Data downloaded to /root/Downloads/dem_stats.csv


In [29]:
out_landsat_stats = os.path.join(out_dir, 'landsat_stats.csv')  
geemap.zonal_statistics(landsat, states, out_landsat_stats, statistics_type='SUM', scale=1000)

Computing statistics ...
Generating URL ...
Downloading data from https://earthengine.googleapis.com/v1alpha/projects/earthengine-legacy/tables/ef7da058fa8cecffdece8d714da68ec8-3fca34bb049f197eb4aafbd314483a60:getFeatures
Please wait ...
Data downloaded to /root/Downloads/landsat_stats.csv


In [30]:
geemap.create_download_link(out_dem_stats)

In [31]:
geemap.create_download_link(out_landsat_stats)

**## Part 3: Your Turn**
Use the space below to collect and download statistics on the landuse classification you produced in Part 1.

In [32]:
# Script goes here
out_dir = os.path.join(os.path.expanduser('~'), 'Downloads')
out_landcover_stats = os.path.join(out_dir, 'landcover.csv')  

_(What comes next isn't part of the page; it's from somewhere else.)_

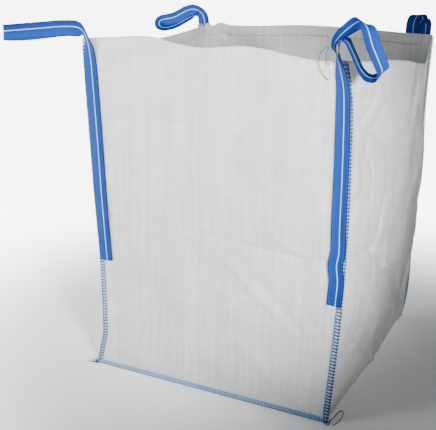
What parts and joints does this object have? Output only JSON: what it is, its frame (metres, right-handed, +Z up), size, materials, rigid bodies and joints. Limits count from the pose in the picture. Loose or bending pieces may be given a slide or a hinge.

if not os.path.exists(out_dir):
    os.makedirs(out_dir)

# Allowed output formats: csv, shp, json, kml, kmz
# Allowed statistics type: MEAN, MAXIMUM, MINIMUM, MEDIAN, STD, MIN_MAX, VARIANCE, SUM
geemap.zonal_statistics(landcover, states, out_landcover_stats, statistics_type='MAXIMUM', scale=1000)


Computing statistics ...
Generating URL ...
Downloading data from https://earthengine.googleapis.com/v1alpha/projects/earthengine-legacy/tables/e0f37de1b2e6534e13f202d03bb9eea3-eecc440227cbc887dcb741a715ed9bdd:getFeatures
Please wait ...
Data downloaded to /root/Downloads/landcover.csv


In [33]:
geemap.create_download_link(out_landcover_stats)

**Question 5: What was the most predominant land use class in the classified image? Which classes might you merge if you were to "clean up" the result?**

Cultivated Crop. The various flavors of urban development and the scrub classes.